‘Ash Is Purest White’ burns with quiet, incandescent force
Director Jia Zhangke does extraordinary work.
COURTESY OF COHEN MEDIA
The extraordinary Chinese director Jia Zhangke’s “Ash Is Purest White” spans 17 years. There is not a moment in its 136 minutes when one does not experience the moment-to-moment passage of time, its slow sweep and quiet epiphanies. This is not the sort of movie that offers up immediate gratifications, though there are some of those. Instead, it moves along with a steady grace. Its ruminative power creeps up on you.
The story is structured in three chapters (as was Jia’s 2015 movie “Mountains May Depart”). We are first introduced to Bin (Liao Fan), a small-time gangster, or jianghu, in the coal mining village of Shanxi. His girlfriend, Qiao, played by Jia’s wife, Zhao Tao, who has appeared in almost all of his nondocumentary movies, enjoys being a gangster’s moll. She loves jewelry and fancy clothes and thinks nothing of asking her chauffeur to drive for an hour to her favorite dumpling shop.

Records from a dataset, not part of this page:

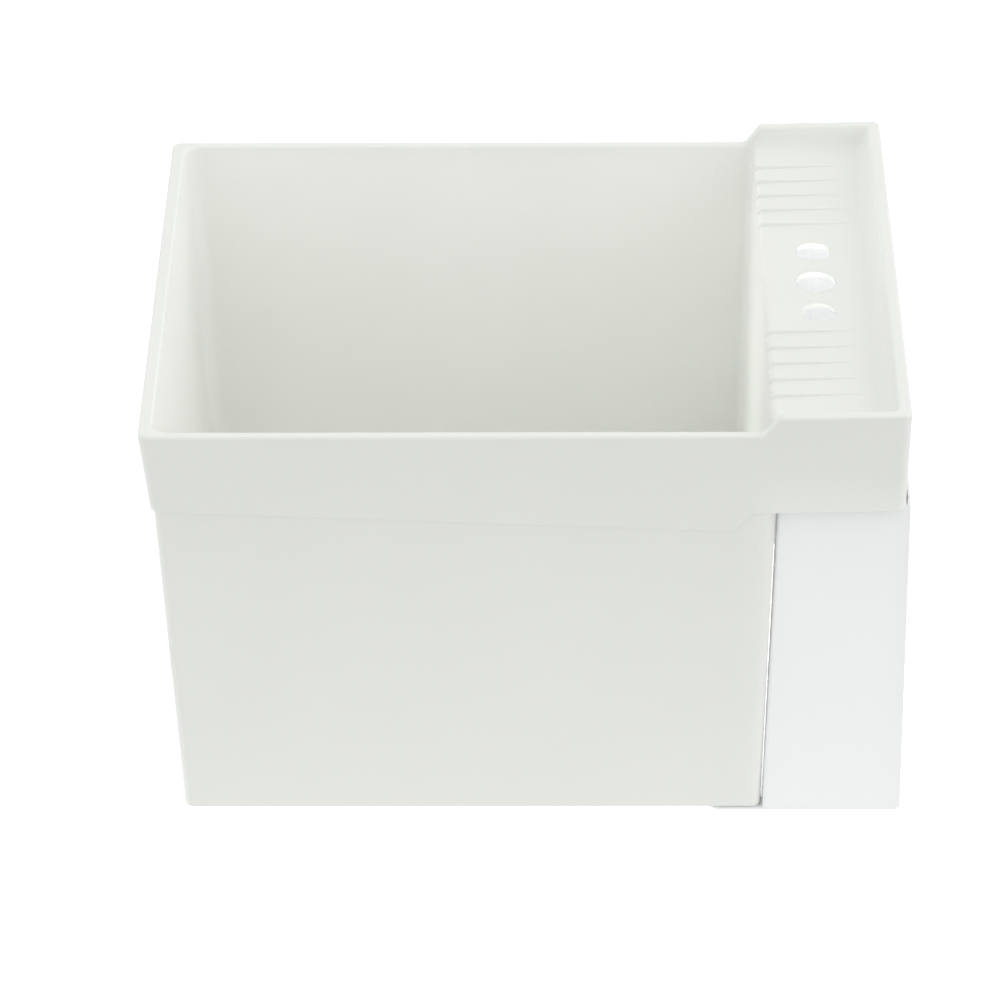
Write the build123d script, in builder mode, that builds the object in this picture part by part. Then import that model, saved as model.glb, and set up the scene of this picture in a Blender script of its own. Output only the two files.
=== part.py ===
from build123d import *
import os
from math import asin, degrees

# Wall-hung utility sink: a moulded basin with a faucet deck, carried by a sheet-steel wall
# bracket, with a drain, a rubber stopper and the stopper's pull ring.
# Millimetres. Y = 0 is the wall and the user stands at -Y. X = 0 is the middle.
# Z = 0 is the centre of the four wall bolts.

os.makedirs("parts", exist_ok=True)

# Basin, outside. A lean is the change across for each millimetre of height.
base_z = -140.0
rim_z = base_z + 355.0
skin_half = 248.2
skin_front = -599.0
skin_rear = -2.5
skin_corner = 8.0
skin_side_lean = 0.0635
skin_front_lean = 0.1078
skin_rear_lean = 0.028
wall_half = 231.0
wall_front = -574.6
wall_rear = -111.8
wall_side_lean = 0.0368
wall_front_lean = 0.0509
wall_rear_lean = 0.0235
wall_top_z = rim_z - 15.0
base_round = 3.0
band_round = 1.2

# Rim: level round the bowl, then a step up and a gentle rise beside the faucet deck
step_foot_y = -116.1
step_top_y = -102.9
step_top_z = rim_z + 16.6
step_foot_round = 5.0
step_top_round = 4.0
rim_rise = 0.02
rim_round = 2.5

# Lower edge of the band round the basin, which drops towards the front, as (y, z) points
band_front = (-650.0, rim_z - 67.3)
band_step_foot = (-136.9, rim_z - 89.0)
band_step_top = (-123.4, rim_z - 72.5)
band_rear = (50.0, rim_z - 68.8)

# Basin, inside
bowl_half = 239.0
bowl_front = -587.8
bowl_side_lean = 0.0352
bowl_front_lean = 0.0499
bowl_rear_lean = 0.0229
bowl_front_corner = 14.0
bowl_side_corner = 5.0
bowl_floor_corner = 10.0
floor_z = base_z + 6.0
floor_margin = 14.0
floor_fall = 7.5
floor_thickness = 6.0
dish_margin = 50.0
dish_corner = 20.0

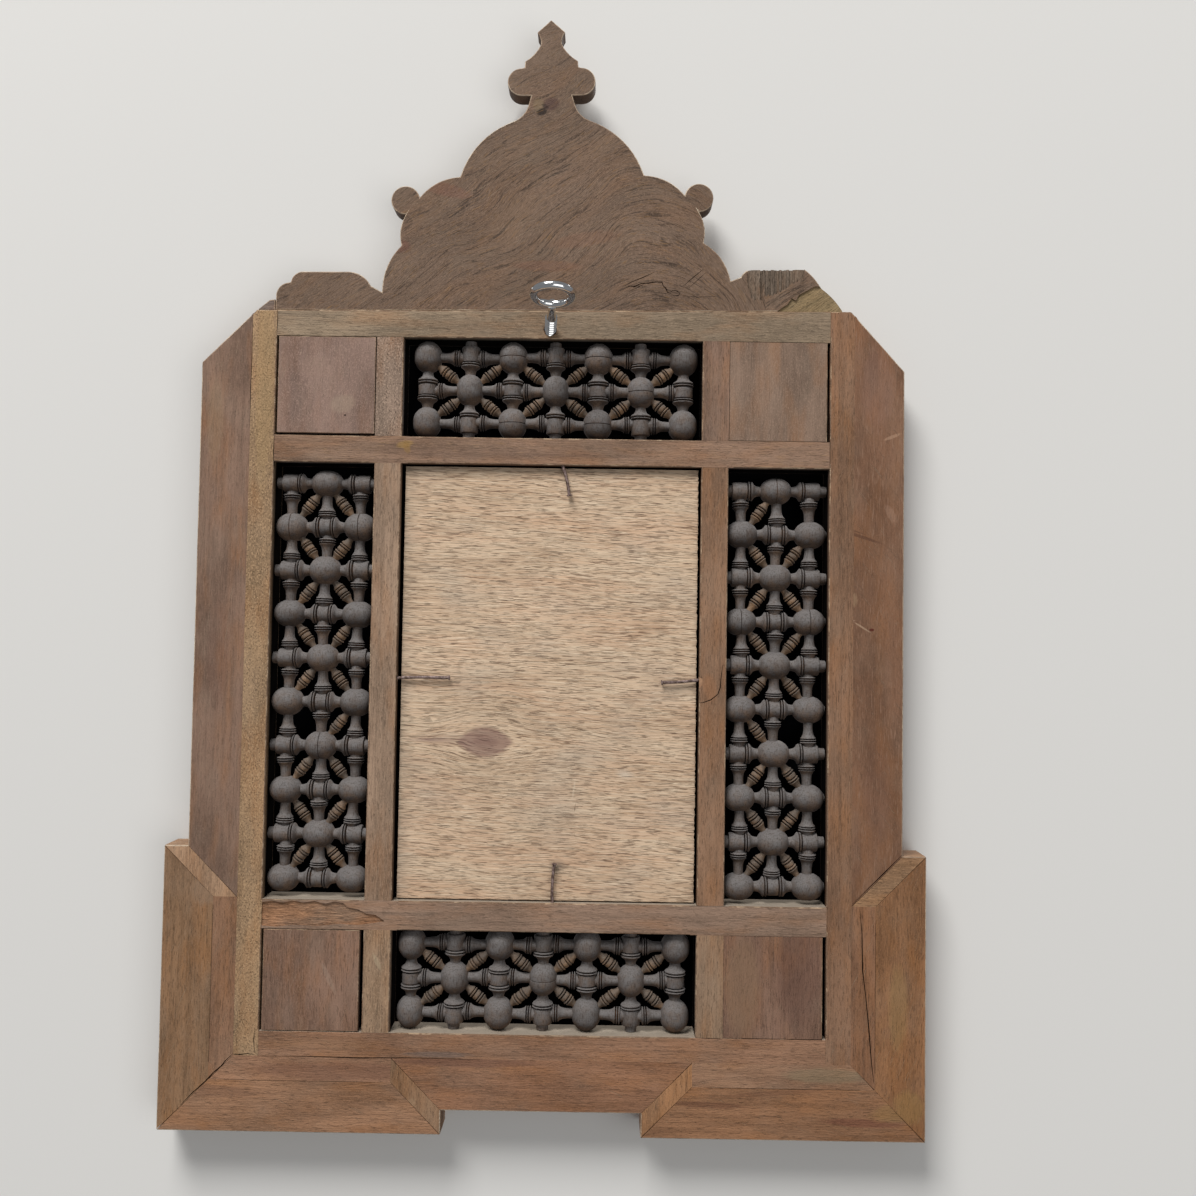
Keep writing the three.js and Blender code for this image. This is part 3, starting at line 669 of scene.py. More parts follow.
worn = {}
for number, (node, look) in enumerate(boards.items()):
    look = dict(look)
    slot = look.pop("slot")
    shape = {key: look.pop(key) for key in ("seam", "arris", "waver", "loose") if key in look}
    if slot in ("moulding", "crest"):
        shape = {"arrisMaterial": paleArrisAndHighlight, "waver": 0.04, **shape}
    piece = softenedBoard(node, number + 1, **{"seam": fit[slot], **shape})
    words = node.replace("_", " ")
    look.setdefault("shadeAndDirt", 1.0 if slot in shadedWallSlots else 0.0)
    piece.data.materials[0] = woodMaterial(f"Old oiled wood, {words}", seed=number + 1, **look)
    standFor(piece, slot, node)
    worn[node] = piece
print("frame boards eased and finished:", len(worn))


# Splits: path of (x, z), width and depth in mm, and the boards it runs through.
splits = [
    ([(-122.8, -308.4), (-123.1, -312.2), (-122.6, -317.9)], 0.5, 1.8, ("stile_left",)),
    ([(-122.4, -318.7), (-125.6, -318.3), (-128.8, -318.7), (-132.4, -318.5)], 0.5, 1.8,
     ("stile_left", "foot_filler_left")),
    ([(-132.0, -318.6), (-134.9, -321.4), (-136.6, -323.7), (-139.8, -326.3), (-143.1, -330.1),
      (-148.7, -335.2), (-153.6, -340.4)], 0.5, 1.8,
     ("foot_filler_left", "ear_filler_left", "ear_board_left", "foot_board_left")),
    ([(133.6, -253.5), (134.6, -264), (134.9, -279), (136.4, -291), (137.8, -304.5), (138.9, -318),
      (139.9, -326)], 0.5, 1.6, ("ear_filler_right",)),
    ([(74.2, -150.6), (73.6, -155.2), (73.2, -160.3), (72.2, -163.2), (69.3, -165.6), (66.3, -166.7),
      (64.3, -167)], 0.45, 1.2, ("muntin_middle_right",)),
]
for path, width, depth, nodes in splits:
    for node in nodes:
        cutCrack(worn[node], path, width, depth, backPlane + 0.1, darkSplit)
        finishMesh(worn[node])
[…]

She also has an infirm father who rails against the coal company and lives in run-down public housing. Qiao acts very differently when she is around her father; her caring nature comes through, and we can see that there is more to this woman than we were first led to believe. Her dutiful connection to her father provides the key understanding to her character. She believes that loyalty, and the love that underlies it, is a sacred value. This comes into play when Bin is brutally set upon by a rival gang and she saves his life when she disperses the attackers by firing an illegal gun into the air. Because she was in possession of an illegal firearm, she receives a five-year prison sentence, which she could have avoided by telling prosecutors that the gun was Bin’s. Bin never visits her in prison and is a no-show when she is finally released. With an almost fated compulsion, she sets out along the Yangtze River, to a village at the foot of the Three Gorges Dam, to find him.
It’s not that she still loves him. In fact, at one point, when they are reunited, she tells him “I have no feelings for you, so I don’t hate you,” and she means it. What is at work here is something more expansive than being spurned. Although early on Qiao was quick to point out that she was not herself a jianghu, the irony is that it is she, and not Bin or his disloyal cohorts, who unwaveringly abides by a code of honor.
Jia’s movies, which also include “A Touch of Sin” and (my favorites) “Still Life” and “The World,” all express in varying degrees his abiding theme: China’s transition from traditionalism to the corruptions of freewheeling capitalism. He can be heavy-handed about this, and I’ve never quite understood why such a progressive artist should hold such nostalgia for a time when the Cultural Revolution was still in force. Thankfully, “Ash Is Purest White” is among the least didactic of Jia’s films. We recognize the subversion of rural China and its ancestral ways – that Three Gorges Dam will raze most of the surrounding villages – but the story is centered on Qiao’s personal quest and not on the vagaries of modern China.
Zhao is remarkable in a complex role that, by the end, reveals what she is fully capable of. Qiao’s seeming insubstantiality burns away. She suffers but without rancor. Her toughness has a plangency. We recognize that her pursuit of Bin, who has become a broken man, is a way of commemorating her own fierce sense of self. Her devotion transcends, and makes almost irrelevant, the object of her devotion. When she is with Bin, before the breakup, she looks out across the vast countryside to an extinct volcano and says “Volcanic ash is the purest shade of white,” and we know exactly what she means. The residue of a great passion is its brightest testimony. Grade: A- (This movie is not rated.)